::: Recorded information :::
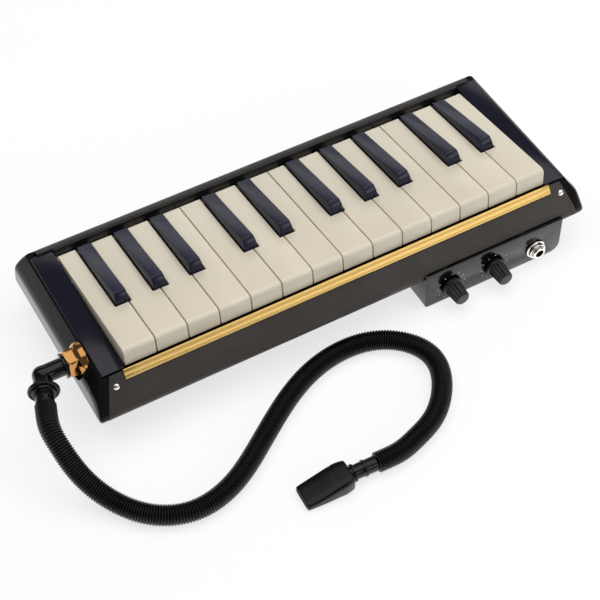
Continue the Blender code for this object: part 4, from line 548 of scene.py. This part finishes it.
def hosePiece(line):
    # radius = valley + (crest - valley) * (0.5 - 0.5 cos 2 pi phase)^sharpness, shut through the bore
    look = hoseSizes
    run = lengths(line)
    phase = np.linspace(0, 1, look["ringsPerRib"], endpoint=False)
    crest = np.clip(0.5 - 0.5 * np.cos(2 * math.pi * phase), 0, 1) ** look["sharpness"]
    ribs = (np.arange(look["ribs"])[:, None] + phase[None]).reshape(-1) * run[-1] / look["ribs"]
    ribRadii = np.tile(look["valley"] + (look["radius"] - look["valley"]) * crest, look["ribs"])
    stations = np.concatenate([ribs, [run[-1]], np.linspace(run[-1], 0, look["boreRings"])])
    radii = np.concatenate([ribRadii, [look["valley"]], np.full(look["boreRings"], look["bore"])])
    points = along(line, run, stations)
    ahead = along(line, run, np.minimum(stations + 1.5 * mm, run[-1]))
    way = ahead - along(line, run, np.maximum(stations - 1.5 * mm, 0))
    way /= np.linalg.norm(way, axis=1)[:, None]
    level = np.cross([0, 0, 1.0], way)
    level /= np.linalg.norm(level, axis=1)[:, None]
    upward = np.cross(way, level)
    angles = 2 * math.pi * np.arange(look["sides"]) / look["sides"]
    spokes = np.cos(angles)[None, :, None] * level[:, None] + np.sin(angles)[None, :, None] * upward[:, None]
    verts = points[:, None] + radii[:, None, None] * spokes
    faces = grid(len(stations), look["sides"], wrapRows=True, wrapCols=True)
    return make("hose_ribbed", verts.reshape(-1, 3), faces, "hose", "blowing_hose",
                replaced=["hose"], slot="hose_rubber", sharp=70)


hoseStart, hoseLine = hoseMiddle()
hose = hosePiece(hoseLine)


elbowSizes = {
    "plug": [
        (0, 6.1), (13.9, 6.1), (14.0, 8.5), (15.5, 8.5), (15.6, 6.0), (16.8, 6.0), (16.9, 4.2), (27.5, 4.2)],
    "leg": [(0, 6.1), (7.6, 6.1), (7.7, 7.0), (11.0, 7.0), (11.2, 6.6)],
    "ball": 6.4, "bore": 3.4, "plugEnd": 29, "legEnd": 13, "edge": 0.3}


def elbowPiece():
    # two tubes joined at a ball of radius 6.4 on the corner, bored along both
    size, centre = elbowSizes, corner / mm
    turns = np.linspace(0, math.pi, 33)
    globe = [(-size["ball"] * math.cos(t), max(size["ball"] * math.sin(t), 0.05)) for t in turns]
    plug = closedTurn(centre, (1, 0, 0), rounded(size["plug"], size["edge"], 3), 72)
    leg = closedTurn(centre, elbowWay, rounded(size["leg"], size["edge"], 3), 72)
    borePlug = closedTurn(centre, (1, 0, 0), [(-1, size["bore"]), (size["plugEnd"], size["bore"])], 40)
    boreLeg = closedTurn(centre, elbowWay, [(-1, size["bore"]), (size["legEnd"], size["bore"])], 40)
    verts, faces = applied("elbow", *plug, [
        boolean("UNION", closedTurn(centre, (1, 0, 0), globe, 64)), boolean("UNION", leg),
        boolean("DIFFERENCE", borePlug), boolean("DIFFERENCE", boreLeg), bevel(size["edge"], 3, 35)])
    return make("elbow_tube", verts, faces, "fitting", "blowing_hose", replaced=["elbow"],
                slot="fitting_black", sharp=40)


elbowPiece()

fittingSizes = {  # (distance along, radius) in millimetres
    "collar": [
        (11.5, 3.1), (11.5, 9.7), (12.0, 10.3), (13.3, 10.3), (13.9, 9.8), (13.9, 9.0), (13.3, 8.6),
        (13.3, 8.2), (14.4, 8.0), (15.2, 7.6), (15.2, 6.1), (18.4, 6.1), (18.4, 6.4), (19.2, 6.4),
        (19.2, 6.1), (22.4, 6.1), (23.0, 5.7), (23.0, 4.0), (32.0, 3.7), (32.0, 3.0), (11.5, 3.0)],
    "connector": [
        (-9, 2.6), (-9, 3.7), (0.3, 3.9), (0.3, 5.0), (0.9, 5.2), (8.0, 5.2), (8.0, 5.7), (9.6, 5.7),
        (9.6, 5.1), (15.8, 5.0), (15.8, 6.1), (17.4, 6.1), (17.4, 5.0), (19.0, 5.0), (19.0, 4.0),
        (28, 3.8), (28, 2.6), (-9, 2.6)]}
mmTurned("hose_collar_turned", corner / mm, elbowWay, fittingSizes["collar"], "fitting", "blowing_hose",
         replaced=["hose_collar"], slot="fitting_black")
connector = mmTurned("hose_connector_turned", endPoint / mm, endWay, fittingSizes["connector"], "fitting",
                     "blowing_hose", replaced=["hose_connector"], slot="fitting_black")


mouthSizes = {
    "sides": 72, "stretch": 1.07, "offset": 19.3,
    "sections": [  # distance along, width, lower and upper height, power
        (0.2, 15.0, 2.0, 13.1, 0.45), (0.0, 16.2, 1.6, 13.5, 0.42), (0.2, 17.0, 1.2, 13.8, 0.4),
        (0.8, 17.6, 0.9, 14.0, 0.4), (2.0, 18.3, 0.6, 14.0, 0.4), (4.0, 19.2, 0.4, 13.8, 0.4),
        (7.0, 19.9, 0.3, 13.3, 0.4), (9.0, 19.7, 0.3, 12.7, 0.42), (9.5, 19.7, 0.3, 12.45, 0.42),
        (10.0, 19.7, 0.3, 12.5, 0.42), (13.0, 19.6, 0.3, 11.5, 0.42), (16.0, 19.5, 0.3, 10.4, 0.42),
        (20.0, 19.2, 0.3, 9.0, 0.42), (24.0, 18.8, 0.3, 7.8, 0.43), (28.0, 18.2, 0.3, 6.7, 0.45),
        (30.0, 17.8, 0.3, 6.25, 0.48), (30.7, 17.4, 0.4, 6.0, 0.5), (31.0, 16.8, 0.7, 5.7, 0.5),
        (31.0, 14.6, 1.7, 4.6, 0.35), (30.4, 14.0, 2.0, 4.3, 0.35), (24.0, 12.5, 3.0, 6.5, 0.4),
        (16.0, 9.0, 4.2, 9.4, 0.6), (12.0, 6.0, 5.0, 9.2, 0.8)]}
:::
--- Given request ---
Using the data above, restate word for word the lines from its opening line through the line that contains "hose = hosePiece(hoseLine)", and no more.

--- Answer for the task ---
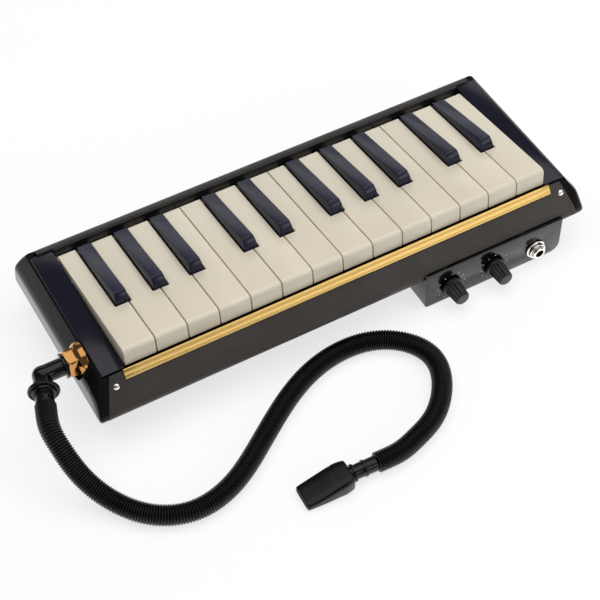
Continue the Blender code for this object: part 4, from line 548 of scene.py. This part finishes it.
def hosePiece(line):
    # radius = valley + (crest - valley) * (0.5 - 0.5 cos 2 pi phase)^sharpness, shut through the bore
    look = hoseSizes
    run = lengths(line)
    phase = np.linspace(0, 1, look["ringsPerRib"], endpoint=False)
    crest = np.clip(0.5 - 0.5 * np.cos(2 * math.pi * phase), 0, 1) ** look["sharpness"]
    ribs = (np.arange(look["ribs"])[:, None] + phase[None]).reshape(-1) * run[-1] / look["ribs"]
    ribRadii = np.tile(look["valley"] + (look["radius"] - look["valley"]) * crest, look["ribs"])
    stations = np.concatenate([ribs, [run[-1]], np.linspace(run[-1], 0, look["boreRings"])])
    radii = np.concatenate([ribRadii, [look["valley"]], np.full(look["boreRings"], look["bore"])])
    points = along(line, run, stations)
    ahead = along(line, run, np.minimum(stations + 1.5 * mm, run[-1]))
    way = ahead - along(line, run, np.maximum(stations - 1.5 * mm, 0))
    way /= np.linalg.norm(way, axis=1)[:, None]
    level = np.cross([0, 0, 1.0], way)
    level /= np.linalg.norm(level, axis=1)[:, None]
    upward = np.cross(way, level)
    angles = 2 * math.pi * np.arange(look["sides"]) / look["sides"]
    spokes = np.cos(angles)[None, :, None] * level[:, None] + np.sin(angles)[None, :, None] * upward[:, None]
    verts = points[:, None] + radii[:, None, None] * spokes
    faces = grid(len(stations), look["sides"], wrapRows=True, wrapCols=True)
    return make("hose_ribbed", verts.reshape(-1, 3), faces, "hose", "blowing_hose",
                replaced=["hose"], slot="hose_rubber", sharp=70)


hoseStart, hoseLine = hoseMiddle()
hose = hosePiece(hoseLine)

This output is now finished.